Beyond South Dakota, Sombke said he has gotten calls from farmers in Nebraska and other states asking how they can start the same kind of E30 challenge. “I’m looking forward to educate others on what we’ve done in Watertown and how we are expanding it in other cities in the state,” he said.
The South Dakota Legislature also has gotten on board. In February, both chambers of the legislature passed a resolution urging Gov. Dennis Daugaard to fuel the state fleet of vehicles with E30 fuel. State officials have since put out bids to ethanol plants about supplying 30% ethanol.
Last week, Daugaard joined a letter with Iowa Gov. Terry Branstad and Nebraska Gov. Pete Ricketts to President Donald Trump calling on him to support expanded efforts for biofuel production. One request in the letter was to “remove barriers to the use of higher ethanol blends.”
A stir in the ethanol industry was sparked last month when it was reported the Trump administration was willing to cut a deal changing the point of obligation for the Renewable Fuel Standard in exchange for granting the Reid vapor pressure waiver for E15. That vapor pressure rule essentially blocks E15 from being used nationally because it restricts the use of the fuel in the summer months. That’s why there are so few fuel stations across the country willing to invest in pumps for 15% ethanol. Yet, given that the Trump administration was willing to cut a deal on the vapor-pressure issue reflects there is no good science blocking the higher blends, just a long-standing EPA rule.
“Everybody knows there is no scientific basis on what they are doing,” said Brad Brunner, ethanol marketing manager for Glacial Lakes Energy, who has been recording data and usage under the E30 challenge. “This makes no sense. What kind of marketing plan is that to not offer your best-quality fuel during the peak driving season? It is totally upside down. That’s when you are going to have more pollutants and so forth and you can’t burn a cleaner fuel?”
For decades, the burden of proof has been on advocates for higher blends of ethanol to prove that the fuel is not problematic for air and automobiles. E30 supporters say the burden really should be on EPA, not the industry, to show that there is a problem with the fuel.

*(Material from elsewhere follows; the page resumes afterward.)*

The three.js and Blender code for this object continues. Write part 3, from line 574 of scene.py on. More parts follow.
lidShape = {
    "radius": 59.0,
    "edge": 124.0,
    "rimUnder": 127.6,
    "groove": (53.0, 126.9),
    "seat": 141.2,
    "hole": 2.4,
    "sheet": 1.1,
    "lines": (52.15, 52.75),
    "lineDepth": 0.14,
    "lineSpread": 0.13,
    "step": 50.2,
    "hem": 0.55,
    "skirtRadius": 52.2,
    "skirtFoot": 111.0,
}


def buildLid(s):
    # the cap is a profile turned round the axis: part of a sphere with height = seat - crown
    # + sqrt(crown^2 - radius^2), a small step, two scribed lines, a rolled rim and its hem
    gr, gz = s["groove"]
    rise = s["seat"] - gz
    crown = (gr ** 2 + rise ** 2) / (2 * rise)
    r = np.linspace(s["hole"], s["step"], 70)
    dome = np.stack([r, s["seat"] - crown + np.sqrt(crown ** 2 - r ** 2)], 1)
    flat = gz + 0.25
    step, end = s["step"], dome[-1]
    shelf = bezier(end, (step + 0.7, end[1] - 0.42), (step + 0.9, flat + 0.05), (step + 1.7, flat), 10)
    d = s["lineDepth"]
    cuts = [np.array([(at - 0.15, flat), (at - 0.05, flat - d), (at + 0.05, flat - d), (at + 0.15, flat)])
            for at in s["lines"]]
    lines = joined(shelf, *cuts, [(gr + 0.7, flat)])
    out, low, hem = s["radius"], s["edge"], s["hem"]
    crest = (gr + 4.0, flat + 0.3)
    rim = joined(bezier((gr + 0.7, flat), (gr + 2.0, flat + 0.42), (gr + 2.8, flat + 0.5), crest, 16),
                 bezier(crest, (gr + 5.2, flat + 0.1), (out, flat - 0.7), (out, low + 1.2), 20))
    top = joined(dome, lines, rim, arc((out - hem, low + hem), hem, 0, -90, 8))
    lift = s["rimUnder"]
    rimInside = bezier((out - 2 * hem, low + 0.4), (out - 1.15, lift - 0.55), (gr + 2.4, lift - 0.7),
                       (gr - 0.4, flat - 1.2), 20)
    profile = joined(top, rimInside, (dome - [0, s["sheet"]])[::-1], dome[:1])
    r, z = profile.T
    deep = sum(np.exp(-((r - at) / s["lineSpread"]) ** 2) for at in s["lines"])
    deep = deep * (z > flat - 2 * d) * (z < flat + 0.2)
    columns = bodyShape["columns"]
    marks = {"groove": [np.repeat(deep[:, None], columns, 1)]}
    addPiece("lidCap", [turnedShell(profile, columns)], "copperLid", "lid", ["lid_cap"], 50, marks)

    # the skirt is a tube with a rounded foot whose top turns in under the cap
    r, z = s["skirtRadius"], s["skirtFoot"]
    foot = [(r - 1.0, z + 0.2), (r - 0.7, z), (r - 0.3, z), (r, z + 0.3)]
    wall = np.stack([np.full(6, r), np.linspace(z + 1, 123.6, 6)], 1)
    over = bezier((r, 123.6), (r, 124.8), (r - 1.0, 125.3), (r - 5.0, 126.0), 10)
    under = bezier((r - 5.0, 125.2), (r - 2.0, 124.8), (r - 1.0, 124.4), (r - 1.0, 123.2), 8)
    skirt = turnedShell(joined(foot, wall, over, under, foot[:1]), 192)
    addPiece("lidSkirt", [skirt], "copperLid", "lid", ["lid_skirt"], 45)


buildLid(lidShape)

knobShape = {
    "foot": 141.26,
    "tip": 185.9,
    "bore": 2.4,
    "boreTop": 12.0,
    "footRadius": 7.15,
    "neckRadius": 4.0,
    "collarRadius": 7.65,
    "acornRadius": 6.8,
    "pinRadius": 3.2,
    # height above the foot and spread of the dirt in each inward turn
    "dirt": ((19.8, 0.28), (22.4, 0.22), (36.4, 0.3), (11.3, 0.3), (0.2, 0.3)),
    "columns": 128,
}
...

“Everyone’s been concentrating on the tailpipe rather than where the actual carbon and ignition is taking place in the engine,” Sombke said. “That’s where the issue comes from, and that’s where our arguments are going to be successful.”
Sombke compares the battle to Colorado and other states that have legalized marijuana even though the federal government continues to have laws against legalization.
“It’s kind of the same thing we’re talking about here with the fuel,” Sombke said. “They are not allowing us to use what we see as a cleaner-burning fuel than what they are imposing on us today.”
In Iowa, the focus has been more on expanding 15% pumps across the state. Lucy Norton, managing director for the Iowa Renewable Fuels Association, said more emphasis has been placed on using state and federal programs to expand blender pump infrastructure. She added that Iowa’s state auto fleet is flex-fuel for 85%. The state of Iowa did release an energy plan late last year to start a pilot project on E30 fuels.
The Urban Air Initiative and others see E15 as a “no-growth strategy” in fuel demand. If auto manufacturers continue the move to vehicles with a higher fuel economy, then E15 over the next decade would translate into generating roughly the same amount of total ethanol use as the industry sees now under E10. Thus, it’s important to move more aggressively to 30% blends.
“For the (auto) industry to get to where they need to for fuel economy, they are going to need to use higher ethanol blends as an octane enhancer,” Sombke said.
Yet President Trump is expected to go to Detroit this week and meet with auto executives specifically to look at restarting the review for vehicle fuel economy standards.